Accumulative and Partial Requirements Engineering in a Growing Organization
At some point in an organization’s growth, the complexity of a software-based product exceeds the capacity of a single individual to understand how it all works. Maintaining accessible documentation with an increasing level of abstraction may help postpone the moment, but it inevitably must happen at some point. Knowledge becomes distributed, and problem-solving requires effective collaboration between experts.
As the number of employees grows, team and group boundaries emerge. It becomes increasingly challenging not only to understand what the organization has built so far but also what it is in the process of building and what it is planning to create. Teams may plan features that can partially clash or at least combine in a way that results in a weird user experience. Even a single team roadmap may overwhelm its members' mental faculties, leaving none to consider other teams’ ambitions.
When a new project starts, a number of documents of various types may chart the landscape ahead. These are typically points in time, meaning that there is no commitment to revisit and revise them according to the latest developments. They remain as signposts, helping align the relevant stakeholders just enough so that the team can build the right deliverables.
Requirements may change even before the software is launched and almost surely after. The development process may continue, fueled by additional documents that track modifications in requirements.
Until recently, maintaining an up-to-date and complete specification of an application has been prohibitively expensive for organizations developing non-critical software. Large language models may unlock the development of a tool that changes the situation.
Detecting and Merging Conflicts in Specifications
Writing a coherent document that specifies an aspect of a software system’s functionality is a doable task. With every document, keeping the whole consistent gets harder until the latest document specifies something that conflicts with a previously written text. At this point, it could be helpful to have an automated system that points out how the requirements being added are not compatible with the existing ones.
Moreover, such a system could analyze the relevant pieces of documentation and suggest a way to reconcile the conflict. Either the original document or the new document must be updated, or they get merged into a new document. The revised documents could be versioned and automatically cross-referenced, resulting in an evolving directed graph of documents with a subset encoding the unambiguous and conflict-free specification for the software.
Querying a Requirement Document Graph
An evolving set of requirement documents can be thought of as a directed graph where each edge is associated with one of the following concepts:
- merges into,
- splits into, and
- is superseded by.
Nodes without outgoing edges constitute the active specification. No specification is completely unambiguous in the sense that there would be exactly one correct implementation, but it can be self-consistent, encoding a meaningful equivalence class of correct implementations.
Oftentimes, stakeholders are unsure or unaligned about the correct behavior of a product. In such cases, a self-consistent set of documents can lend itself to bringing certainty and agreement about an implementation’s correctness. However, contrasting an implementation’s observable behavior against a set of documents can be a laborious and error-prone task.
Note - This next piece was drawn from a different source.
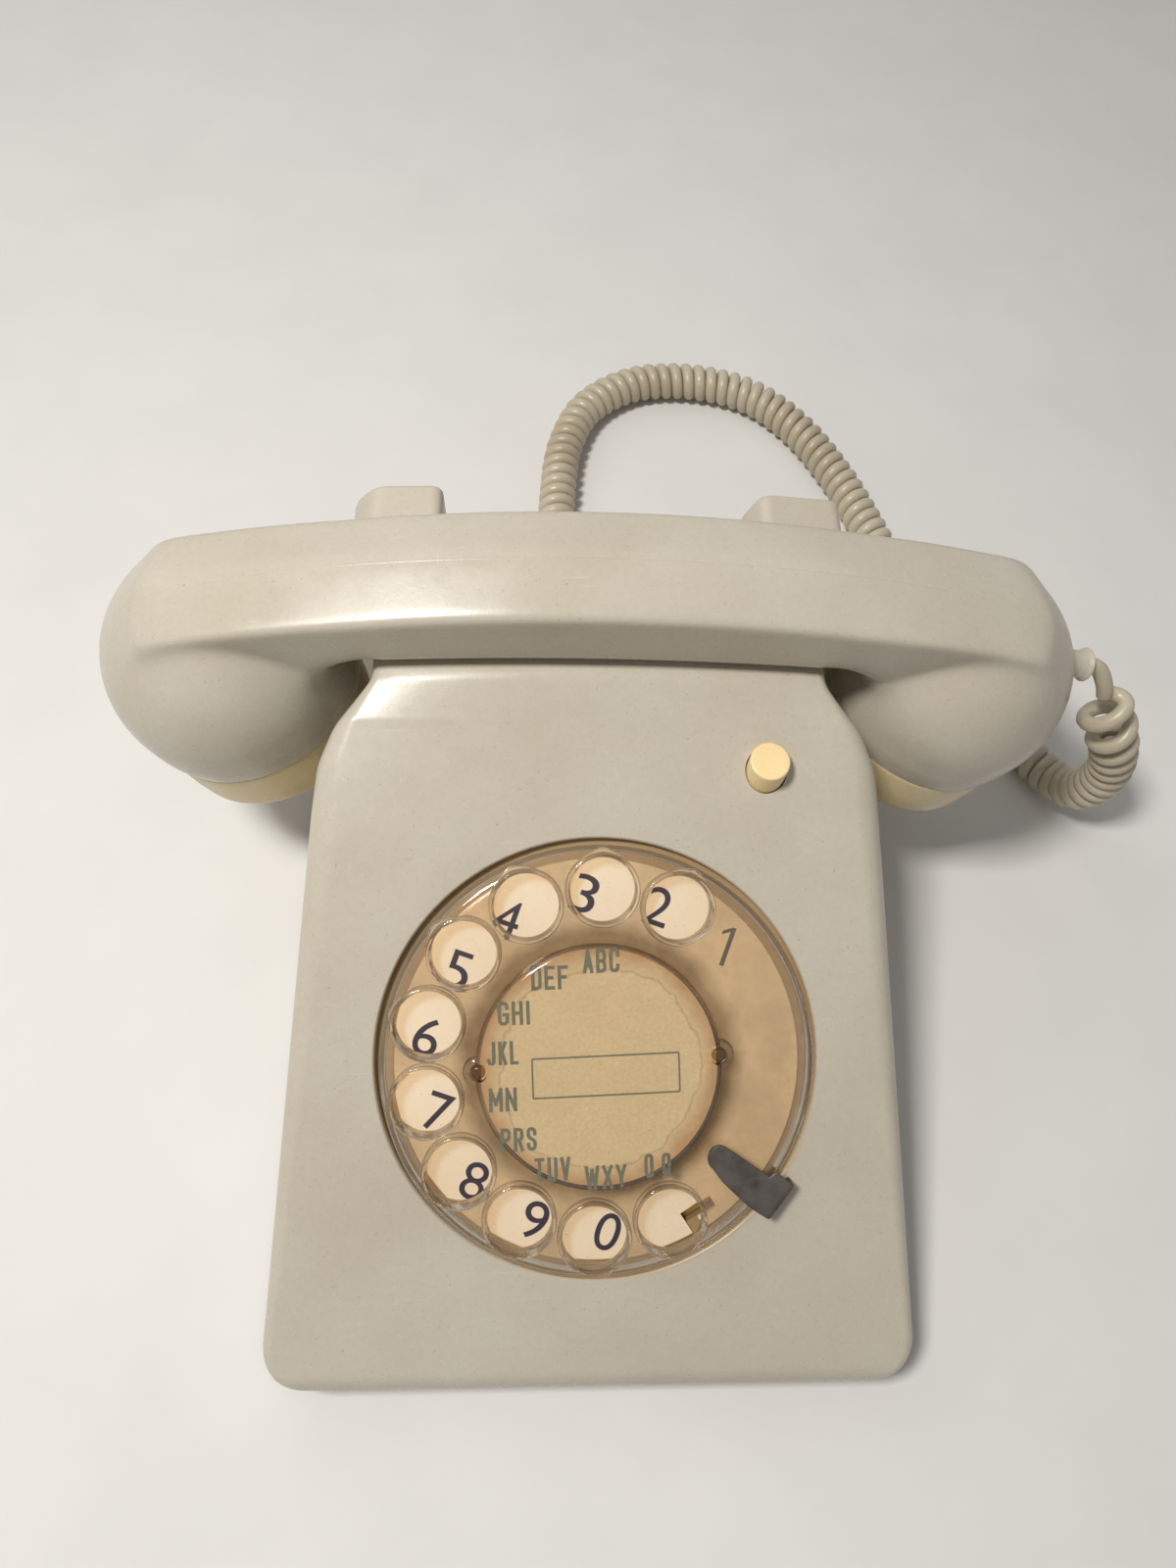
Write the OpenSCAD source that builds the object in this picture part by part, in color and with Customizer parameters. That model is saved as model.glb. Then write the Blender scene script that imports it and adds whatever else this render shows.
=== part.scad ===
// Rotary desk telephone: sloping moulded housing, clear finger wheel, handset lying across the top.
// X runs along the handset, Y from the front to the back, Z up from the table. Sizes are in millimetres.

/* [Housing] */
// Width of the housing at its base
base_w = 159; // [154:1:168]
// Depth of the housing from front wall to rear wall
base_d = 200; // [194:1:212]
// Wall thickness of the moulded housing
wall = 2.4; // [1.8:0.1:3]
// Height of the lower edge of the sloping face
lip_h = 19; // [17:0.5:22]
// Slope of the face from the horizontal
face_slope = 26; // [24:0.5:27]
// Depth of the deck, from the crease behind the face to the rear wall
deck_depth = 62.5; // [60:0.5:66]
// Lean of the side walls from the vertical
side_lean = 9.6; // [8:0.2:10]
// Radius of the front corners seen from above
front_corner_r = 10; // [7:0.5:14]
// Radius of the rear corners seen from above
rear_corner_r = 12; // [8:0.5:16]
// Height that the crowned deck rises above the crease
deck_rise = 5.7; // [5:0.1:7]
// Run of the strip between the crease and the deck
strip_run = 10; // [9:0.5:11]
// Distance from the middle of a cup to the side of the deck
cradle_gap = 37.5; // [36.5:0.5:40]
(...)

It would thus be feasible only with a suitable system capable of answering questions like:
- When X happens, the implementation does Y. Is this correct?
- Why does the implementation do Y when X happens?
- What should the implementation do when X happens?
- When did behavior X change and why?
In an optimal situation, the system would quickly give a minimal reply, linking to the relevant source document as references or stating that the requirements do not specify anything about the query.
Large Language Model as Conflict Detection and Merging Tool
In the general case, detecting if a set of requirement documents is consistent is likely intractable. For example, we could require that a system must implement two differently specified Turing machines. In that case, the requirements are consistent only if the Turing machines are equivalent, and Turing machine equivalence is undecidable.
We must thus settle for approximate and eventual consistency with any algorithm attempting to decide whether an evolving set of documents is self-consistent. A large language model can give an answer to whether two (or more) documents are consistent as long as they fit in the model’s context window, and the error rate may be acceptable for practical purposes. Document authors can also use simple and unambiguous statements to improve conflict detection accuracy.
When the algorithm supposedly detects a conflict, irrespective of whether it is a false positive or not, it must be reconciled. The system may suggest a way to resolve the conflicts by merging the conflicting documents or by altering one of them. If a document exceeds some complexity metric, the system may suggest to split it. At this point, a human author should tweak the suggestion as needed and confirm the modification.
A naive all-pairs testing algorithm can detect a subset of all pairwise conflicts, but conflicts requiring more than two documents would need a more elaborate approach, either by testing sets of documents or by deriving summaries of original documents and then testing the summaries for conflicts. Combining two documents into a summary is a lossy process, so the error rate for conflict detection may grow. However, it is not straightforward to decide which two documents to combine. A set of requirements documents has an exponential number of subsets. One way would be to iteratively build a tree of summary documents, increasing the number of documents by a logarithmic factor, but the highest-level summaries may no longer function for conflict detection.
The system could attempt to translate human-readable specifications into formal notation and use theorem provers or satisfiability checkers as an additional conflict detection capability.
Connecting Specification with Implementation
With an assumably consistent set of documents, the system may correlate a specification with its corresponding implementation’s source code and other assets. Even bidirectional linking can be helpful for various stakeholders working on the specification or the implementation. If the system’s capabilities permit, it can also try to detect inconsistencies between the specification and the implementation. Ultimately, the system may be able to produce an implementation from scratch or synthesize changes to an existing implementation.
Conclusions
Much effort goes into understanding how a software system works, whether it works correctly, or why it works the way it does. Impressive progress in large language models and their multimodal cousins hints that rigorous requirements engineering may become feasible even in the context of developing non-critical software products.
Soon, a modern expert system, capable of understanding both the requirements of a product and its corresponding implementation, may be available to help designers, product managers, and engineers develop applications that behave as intended. The development process may be streamlined as the expert system captures and propagates tacit knowledge among a large group of stakeholders.
Given the breakneck speed of progress in artificial intelligence, this writing may not age well regarding the uninformed speculation on how an AI-assisted lightweight requirements-engineering tool could be implemented. However, the direction feels clear, and there may be low-hanging fruit for hungry start-ups to collect in this problem space.